═══ Dataset excerpt

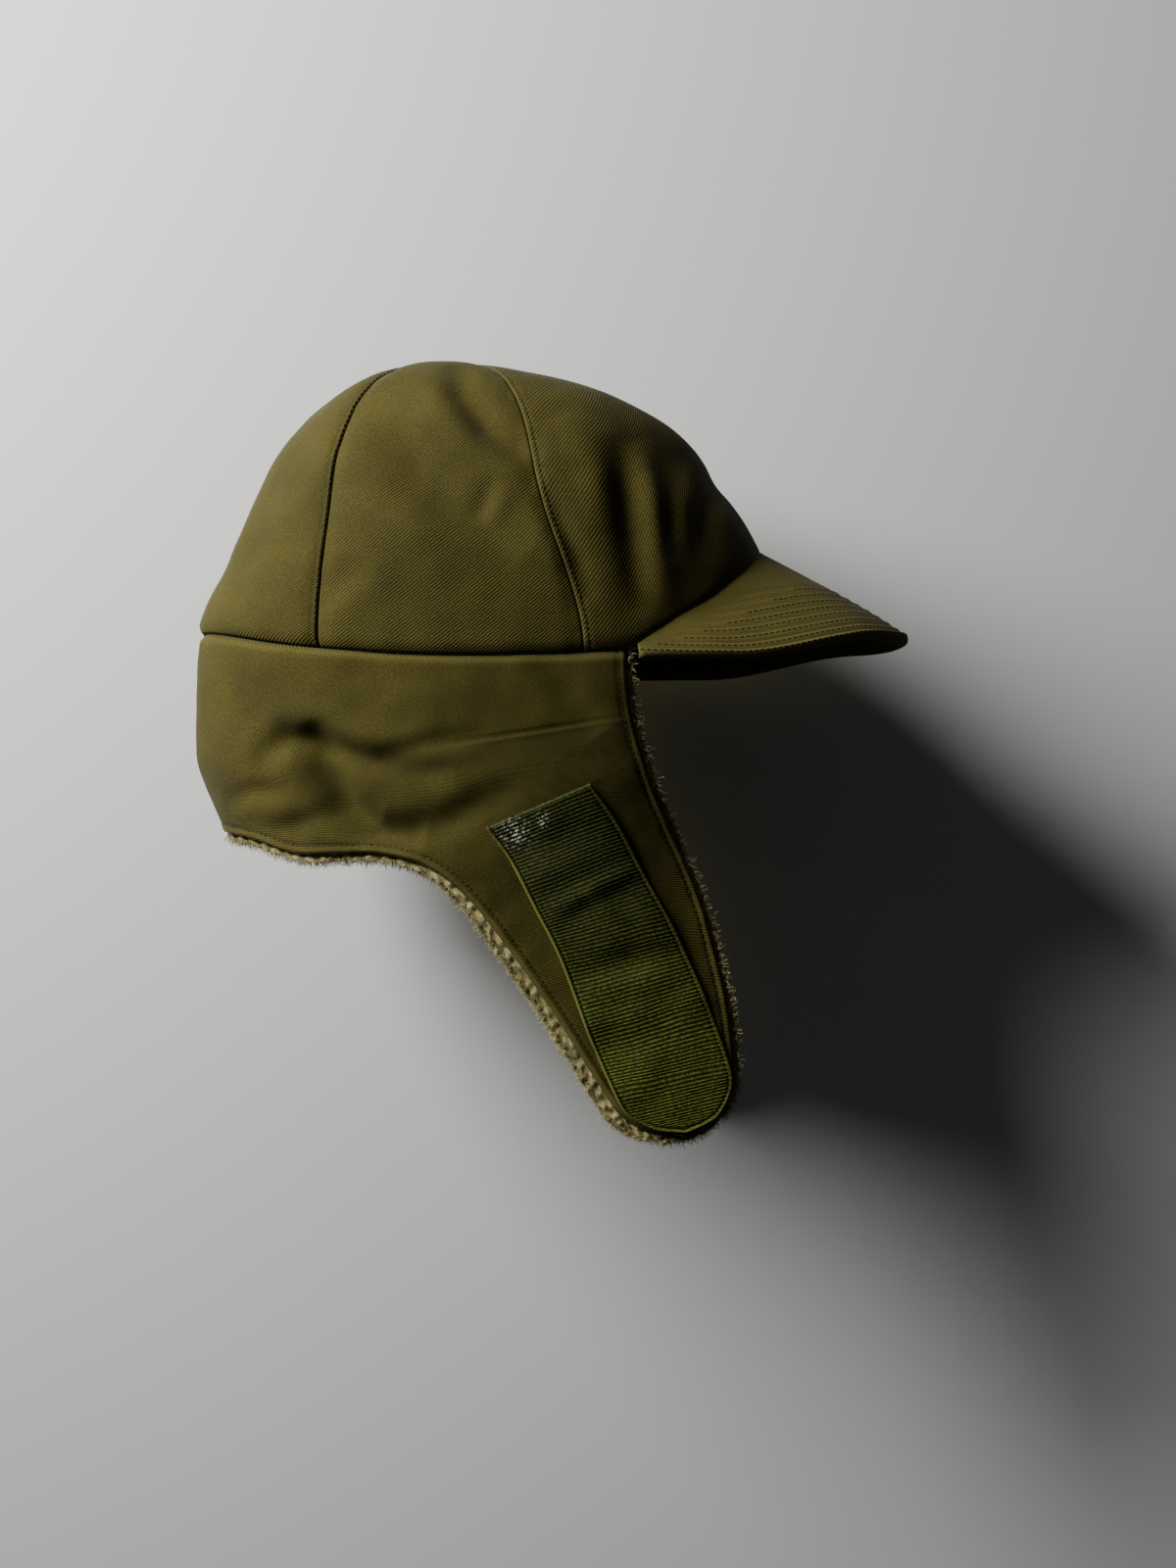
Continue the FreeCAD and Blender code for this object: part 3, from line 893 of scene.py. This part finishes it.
print("shaping crown, sides and visor")
gores = buildCrown()
linings = buildLining()
foreheadBand = buildBand()
blankLabel = buildLabel()
sides = buildSides()
visorPieces = buildVisor()
print("growing the pile")
piles = buildPile()
curls = buildCurls()


# Loop tape on the right flap and hook tape inside the left one.
tapePairs = [
    (2.2, -76.1, 42.0, -59.0),
    (11.5, -89.5, 52.5, -74.5),
    (21.0, -108.0, 62.0, -92.5),
    (30.5, -127.0, 75.0, -116.0),
    (41.5, -156.5, 87.0, -143.0),
    (50.0, -176.0, 95.5, -166.5),
    (56.0, -186.8, 97.0, -177.0),
    (64.0, -192.0, 92.6, -186.6),
    (70.5, -193.7, 86.8, -191.0),
    (78.2, -194.2, 79.6, -194.0),
]
tapeFolds = [
    {"line": [(26, -109), (44, -99), (63, -91)], "deep": -0.9, "wide": 3.6, "ridge": 0.3},
    {"line": [(40, -100), (48, -107), (58, -114)], "deep": -0.7, "wide": 3.0, "ridge": 0.3},
    {"line": [(32, -135), (54, -129), (78, -125)], "deep": 1.1, "wide": 5.5, "ridge": 0.3},
]
tape = {
    "proud": 1.5,
    "cloth": 0.9,
    "rib": 1.5,
    "ribDeep": 0.17,
    "ribSway": [(1.3, 9.0, 1.9)],
    "selvage": 0.9,
    "stitchIn": 1.8,
    "slack": [(0.7, 15.0, 2.2)],
    "lint": [((13.5, -78.0), 5.0), ((24.0, -73.0), 2.6)],  # patches of caught fluff, each with its size
}


def tapeGrid(rows, columns, proud, first=0.0, last=9.0, margin=0.0):
    pairs = np.array(tapePairs)
    reach = np.linalg.norm(np.diff(pairs.reshape(-1, 2, 2), axis=0), axis=-1).mean(axis=1)
    total = np.concatenate([[0], np.cumsum(reach)])
    count = np.arange(len(total))
    start, end = np.interp((first, last), count, total)
    at = np.interp(np.linspace(start, end, rows), total, count)
    ends = throughPoints(tapePairs, at)
    wide = np.hypot(ends[:, 2] - ends[:, 0], ends[:, 3] - ends[:, 1])[:, None]
    share = np.minimum(margin / wide, 0.45)
    u = share + (1 - 2 * share) * np.linspace(0, 1, columns)[None, :]
    x = ends[:, :1] + (ends[:, 2:3] - ends[:, :1]) * u
    z = ends[:, 1:2] + (ends[:, 3:4] - ends[:, 1:2]) * u
    return wallPoint(wallTurn(x, z), z, -proud), np.interp(at, count, total)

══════

• **What to work on**
Copy out the material word for word and line for line.

• **Task result**
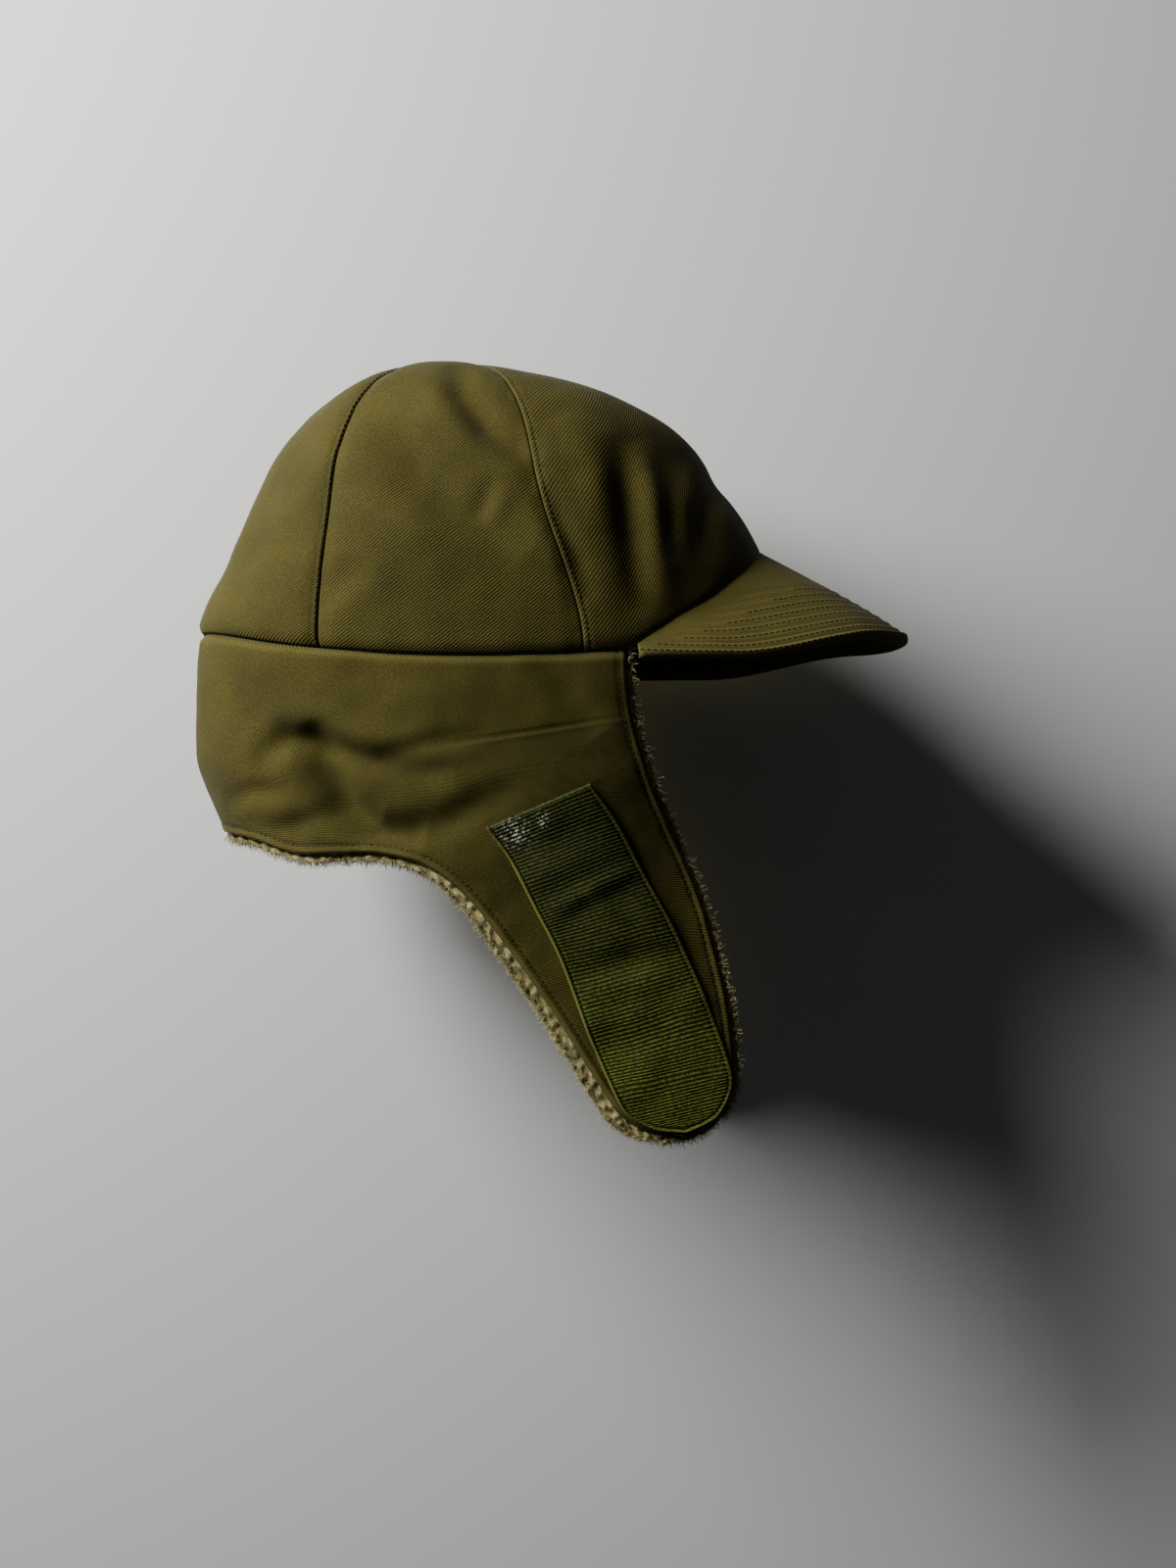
Continue the FreeCAD and Blender code for this object: part 3, from line 893 of scene.py. This part finishes it.
print("shaping crown, sides and visor")
gores = buildCrown()
linings = buildLining()
foreheadBand = buildBand()
blankLabel = buildLabel()
sides = buildSides()
visorPieces = buildVisor()
print("growing the pile")
piles = buildPile()
curls = buildCurls()


# Loop tape on the right flap and hook tape inside the left one.
tapePairs = [
    (2.2, -76.1, 42.0, -59.0),
    (11.5, -89.5, 52.5, -74.5),
    (21.0, -108.0, 62.0, -92.5),
    (30.5, -127.0, 75.0, -116.0),
    (41.5, -156.5, 87.0, -143.0),
    (50.0, -176.0, 95.5, -166.5),
    (56.0, -186.8, 97.0, -177.0),
    (64.0, -192.0, 92.6, -186.6),
    (70.5, -193.7, 86.8, -191.0),
    (78.2, -194.2, 79.6, -194.0),
]
tapeFolds = [
    {"line": [(26, -109), (44, -99), (63, -91)], "deep": -0.9, "wide": 3.6, "ridge": 0.3},
    {"line": [(40, -100), (48, -107), (58, -114)], "deep": -0.7, "wide": 3.0, "ridge": 0.3},
    {"line": [(32, -135), (54, -129), (78, -125)], "deep": 1.1, "wide": 5.5, "ridge": 0.3},
]
tape = {
    "proud": 1.5,
    "cloth": 0.9,
    "rib": 1.5,
    "ribDeep": 0.17,
    "ribSway": [(1.3, 9.0, 1.9)],
    "selvage": 0.9,
    "stitchIn": 1.8,
    "slack": [(0.7, 15.0, 2.2)],
    "lint": [((13.5, -78.0), 5.0), ((24.0, -73.0), 2.6)],  # patches of caught fluff, each with its size
}


def tapeGrid(rows, columns, proud, first=0.0, last=9.0, margin=0.0):
    pairs = np.array(tapePairs)
    reach = np.linalg.norm(np.diff(pairs.reshape(-1, 2, 2), axis=0), axis=-1).mean(axis=1)
    total = np.concatenate([[0], np.cumsum(reach)])
    count = np.arange(len(total))
    start, end = np.interp((first, last), count, total)
    at = np.interp(np.linspace(start, end, rows), total, count)
    ends = throughPoints(tapePairs, at)
    wide = np.hypot(ends[:, 2] - ends[:, 0], ends[:, 3] - ends[:, 1])[:, None]
    share = np.minimum(margin / wide, 0.45)
    u = share + (1 - 2 * share) * np.linspace(0, 1, columns)[None, :]
    x = ends[:, :1] + (ends[:, 2:3] - ends[:, :1]) * u
    z = ends[:, 1:2] + (ends[:, 3:4] - ends[:, 1:2]) * u
    return wallPoint(wallTurn(x, z), z, -proud), np.interp(at, count, total)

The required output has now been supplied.